Alias Lucía!
Del grottesco dittatore paraguaiano Alfredito Stroessner si sa che, durante l’esilio brasiliano, ogni mattina usciva in mutande su un balcone del suo appartamento affacciato sull’aeroporto di San Paolo e da là, gridando in un guaranì pieno di echi germanici, dichiarava persona non grata una ventina di uomini e donne scelti a caso sull’elenco telefonico di Asunción.
Del primate filoyankee Anastasio Somoza si sa che, prima di cadere fulminato in una strada di Asunción grazie all’eroico sacrificio di un gruppo di vendicatori argentini, cileni e nicaraguensi, era solito telefonare ogni mattina a Washington esigendo un colloquio urgente con il presidente degli Stati Uniti. Siccome non otteneva mai che la richiesta venisse soddisfatta, ogni telefonata si chiudeva con un categorico «andate a farvi fottere voi e il Settimo Cavalleggeri», dopodiché se la svignava a combinare i suoi intrallazzi bancari fra Puerto Stroessner, oggi Ciudad del Este, e Ginevra. Ben presto, domani, si dirà che gli ultimi tempi del clan Pinochet sono stati contrassegnati dalla musica del film Il padrino che aleggiava come una maledizione nella casa di Los Boldos.

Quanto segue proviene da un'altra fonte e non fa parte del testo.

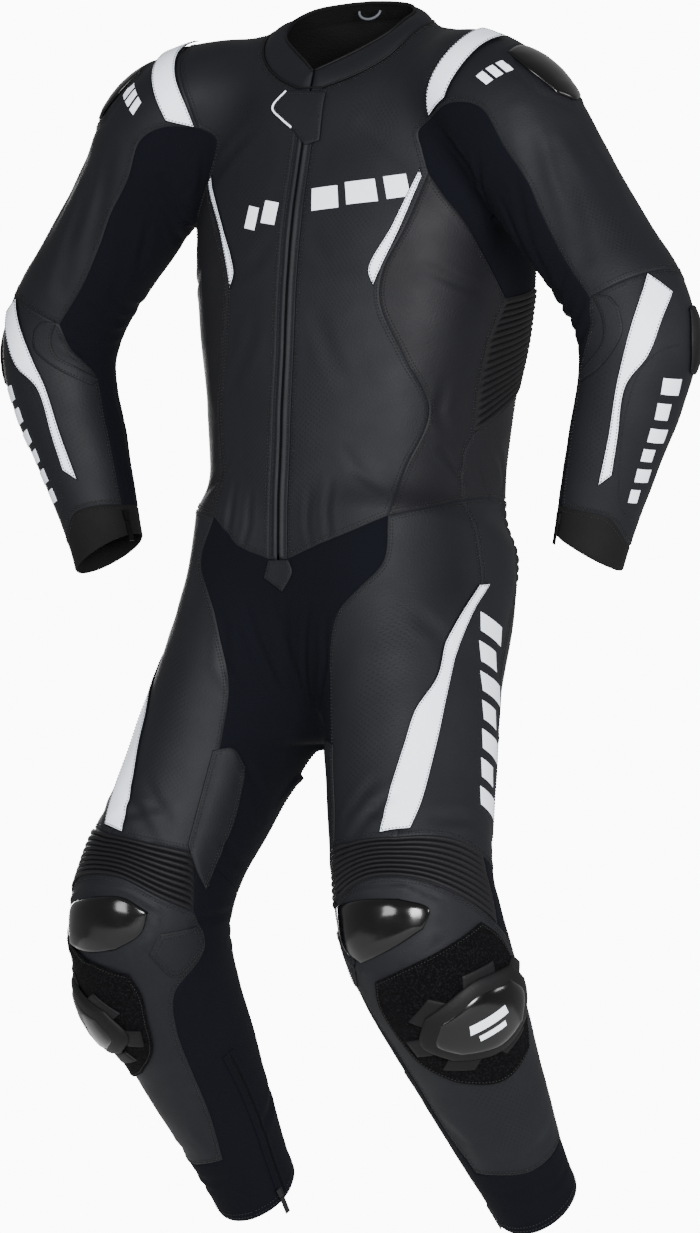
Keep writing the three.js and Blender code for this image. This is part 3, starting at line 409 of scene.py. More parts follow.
def patch(sides, rows=None, columns=None, lift=None, free=False):
    """Cloth between four cut lines that follow each other round: its points, triangles, flat places and the
    height of any quilting, which lift gives from places that run from 0 to 1."""
    bottom, right, top, left = sides
    mean = lambda a, b: (length_along(a)[-1] + length_along(b)[-1]) / 2
    wide, high = mean(bottom, top), mean(left, right)
    columns = columns or max(3, round(wide / STEP))
    rows = rows or max(3, round(high / STEP))
    u, v = np.meshgrid(np.arange(1, columns) / columns, np.arange(1, rows) / rows)
    uu, vv = u[..., None], v[..., None]
    f, g = u[0], v[:, 0]
    grid = (walk(bottom, f)[None] * (1 - vv) + walk(top, 1 - f)[None] * vv
            + walk(left, 1 - g)[:, None] * (1 - uu) + walk(right, g)[:, None] * uu
            - bottom[0] * (1 - uu) * (1 - vv) - right[0] * uu * (1 - vv) - top[0] * uu * vv
            - left[0] * (1 - uu) * vv)
    inner = grid.reshape(-1, 3)
    if not free:
        inner = onto_body(inner, 5)
    count = len(inner)
    index = np.arange(count).reshape(rows - 1, columns - 1)
    a, b, c, d = (m.ravel() for m in (index[:-1, :-1], index[:-1, 1:], index[1:, 1:], index[1:, :-1]))
    short = np.linalg.norm(inner[a] - inner[c], axis=1) < np.linalg.norm(inner[b] - inner[d], axis=1)
    faces = [np.stack([a, b, np.where(short, c, d)], -1), np.stack([np.where(short, a, b), c, d], -1)]
    ring = [(index[0, i - 1], i / columns) for i in range(1, columns)]
    ring += [(index[j - 1, -1], 1 + j / rows) for j in range(1, rows)]
    ring += [(index[-1, i - 1], 2 + (columns - i) / columns) for i in range(columns - 1, 0, -1)]
    ring += [(index[j - 1, 0], 3 + (rows - j) / rows) for j in range(rows - 1, 0, -1)]
    ring.append((ring[0][0], 4 + 1 / columns))
    points, places, edge = [inner], [np.stack([u.ravel(), v.ravel()], -1)], []
    corners = np.array([(0, 0), (1, 0), (1, 1), (0, 1), (0, 0)], float)
    for k, side in enumerate(sides):
        part = length_along(side) / length_along(side)[-1]
        edge += [(count + i, k + part[i]) for i in range(len(side) - 1)]
        points.append(side[:-1])
        places.append(corners[k] + part[:-1, None] * (corners[k + 1] - corners[k]))
        count += len(side) - 1
    edge.append((edge[0][0], 4))
    i = j = 0
    strip = []
    while i < len(edge) - 1 or j < len(ring) - 1:
        ring_ends, edge_goes_on = j == len(ring) - 1, i < len(edge) - 1
        if ring_ends or (edge_goes_on and edge[i + 1][1] <= (ring[j][1] + ring[j + 1][1]) / 2 + 1e-9):
            strip.append((edge[i][0], edge[i + 1][0], ring[j][0]))
            i += 1
        else:
            if ring[j][0] != ring[j + 1][0]:
                strip.append((edge[i][0], ring[j + 1][0], ring[j][0]))
            j += 1
    places = np.vstack(places)
    raised = lift(places[:, 0], places[:, 1]) if lift else np.zeros(count)
    raised[len(inner):] = 0
    return np.vstack(points), np.vstack(faces + [np.array(strip)]), places * (wide, high), raised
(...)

Stranamente, la bruttezza che ha sempre caratterizzato questa famiglia di criminali e di ladri è andata aumentando, in una sorta di mostruoso crescendo, e invece di risvegliare la compassione che ispirano sempre i brutti e le brutte, provoca, è noto, grasse risate e voglia di cantare «crepino i mostri». A tale atroce bruttezza – musi sfatti dall’odio, occhi ridotti a fessure a forza di guardare per terra, corpi deformi per l’ingordigia di chi si nutre di carogne – si aggiungono adesso una serie di tic, di contrazioni facciali involontarie, follie dello sfintere e l’andatura di chi cammina sulle uova, la cui unica possibile causa è la paura, una paura determinata da qualcosa che non capiscono e che si chiama semplicemente giustizia, giustizia e basta. Certo, gli occhietti da topi spaventati del clan devono cercare lo sguardo un tempo vorace e implacabile del patriarca, ma quel vecchio decrepito è troppo lontano dalle sofferenze della sua masnada, preso com’è dai trucchi legali con cui spera di salvare la parte di bottino che ancora non conosciamo, o a fare le prove dei suoi attacchi di follia.
La cosa triste, perché il repellente spettacolo dei Pinochet suscita anche una certa tristezza, è che esistano ancora idioti come Jovino Novoa, che alimentano in loro l’idea della cospirazione comunista, della persecuzione e della congiura ai loro danni. La cosa triste è che tipi come Novoa occupino cariche istituzionali che non meritano, sono pustole di un passato da estirpare con urgenza.
La fuga di Lucía, e non importa come sia finita la sua avventura, dimostra che i contatti a Miami sono ancora solidi, capaci di offrire una certa sicurezza, se non a tutto il clan, almeno a una sua parte. I legami con la Fondazione Cubano Americana (lì vennero reclutati gli assassini di Orlando Letelier) non sono stati ancora indagati in modo adeguato, mentre evidentemente è da quelle relazioni che è nato il viaggio di Lucía, partita «clandestina» per Mendoza e finita a dormire ammanettata, con una tuta arancione per pigiama, in un carcere degli Stati Uniti.
Né al vecchio sciacallo né a sua moglie, la vecchia iena dei CEMA Chile, né a una stupida bruttona come la figlia Lucía sarebbe mai venuta in mente una fuga così spettacolare, che coincide con il fastidio dei settori più retrogradi della destra statunitense, gusanos cubani compresi, allarmati dalla forte democratizzazione dell’America Latina, dalle vittorie di governi progressisti e di sinistra. Recita il proverbio spagnolo: «Si può essere cortesi senza perdere in fierezza», e allo stesso modo si può essere brutti e farabutti. I funzionari degli Stati Uniti che hanno schedato Lucía e le hanno chiesto il suo vero nome, devono averle domandato anche i motivi per cui era lì.
Se torna in Cile, la sua fuga non va generosamente considerata la gaffe di una stupida bruttona, ma si deve investigare su tutti gli aspetti del viaggio. Chi ha avuto l’idea? Chi l’ha organizzato? Cos’andava a fare negli Stati Uniti? Come e con quali mezzi sarebbe vissuta laggiù? Questo 2006 dev’essere l’anno della giustizia e poi, crepino i mostri.